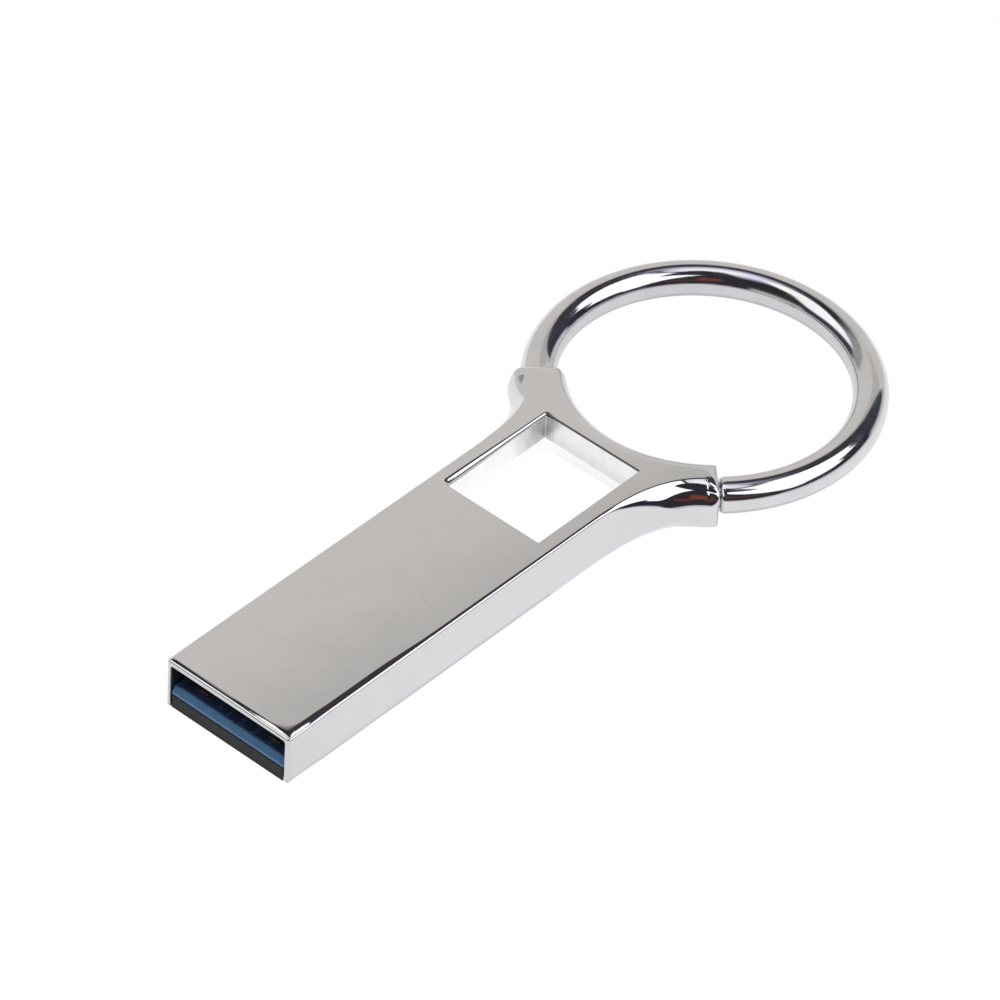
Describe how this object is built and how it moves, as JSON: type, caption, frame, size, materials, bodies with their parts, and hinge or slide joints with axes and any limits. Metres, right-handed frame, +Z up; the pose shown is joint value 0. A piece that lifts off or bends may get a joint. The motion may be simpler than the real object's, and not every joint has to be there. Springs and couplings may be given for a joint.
{
  "type": "usb flash drive",
  "caption": "Flat metal USB type A flash drive cast in one piece with a square window and two arms that hold a sliding, sprung key ring.",
  "frame": {"origin": "under the middle of the bounding box, on the plane of the flat underside", "axes": "+Y from the plug's mouth to the far side of the key ring, +X across the plug to its right seen from above with the mouth nearest, +Z up out of the top face"},
  "size_m": [0.028, 0.0662, 0.0045],
  "materials": {
    "chrome": "polished chrome plate on a zinc casting",
    "chrome_wire": "polished chrome plated steel wire",
    "steel": "drawn stainless steel",
    "nylon": "natural white nylon",
    "black_plastic": "semi-gloss moulded black plastic",
    "blue_plastic": "satin moulded blue plastic",
    "epoxy": "matte black moulding compound",
    "board": "glass-epoxy board with dark solder mask",
    "foam": "closed-cell adhesive foam",
    "silicon": "polished silicon",
    "ceramic": "ceramic chip capacitor",
    "gold": "gold plate over nickel"
  },
  "bodies": {
    "drive": {"shell": "chrome", "guide_bush": "nylon", "return_spring": "steel", "carrier": "black_plastic", "contact_frame": "blue_plastic", "module_moulding": "epoxy", "circuit_board": "board", "adhesive_pad": "foam", "controller_die": "silicon", "flash_die": "silicon", "crystal": "steel", "decoupling_capacitor_front": "ceramic", "decoupling_capacitor_rear": "ceramic", "contact_ground": "gold", "contact_data_plus": "gold", "contact_data_minus": "gold", "contact_vbus": "gold", "spring_contact_tx_plus": "gold", "spring_contact_tx_minus": "gold", "spring_contact_drain": "gold", "spring_contact_rx_plus": "gold", "spring_contact_rx_minus": "gold"},
    "ring": {"key_ring": "chrome_wire", "latch_pin": "steel"}
  },
  "joints": [
    {"name": "ring_slide", "type": "hinge", "parent": "drive", "child": "ring", "pos_m": [0, 0.01917, 0.00225], "axis": [0, 0, 1], "range_deg": [0, 13], "stiffness_Nm_per_rad": 0.02, "springref_deg": -28.65, "deforming": ["return_spring"]}
  ]
}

· · · ·

> Exercise
Find all lines where the word "right" appears. Copy them.

> Result of the exercise
Describe how this object is built and how it moves, as JSON: type, caption, frame, size, materials, bodies with their parts, and hinge or slide joints with axes and any limits. Metres, right-handed frame, +Z up; the pose shown is joint value 0. A piece that lifts off or bends may get a joint. The motion may be simpler than the real object's, and not every joint has to be there. Springs and couplings may be given for a joint.
  "frame": {"origin": "under the middle of the bounding box, on the plane of the flat underside", "axes": "+Y from the plug's mouth to the far side of the key ring, +X across the plug to its right seen from above with the mouth nearest, +Z up out of the top face"},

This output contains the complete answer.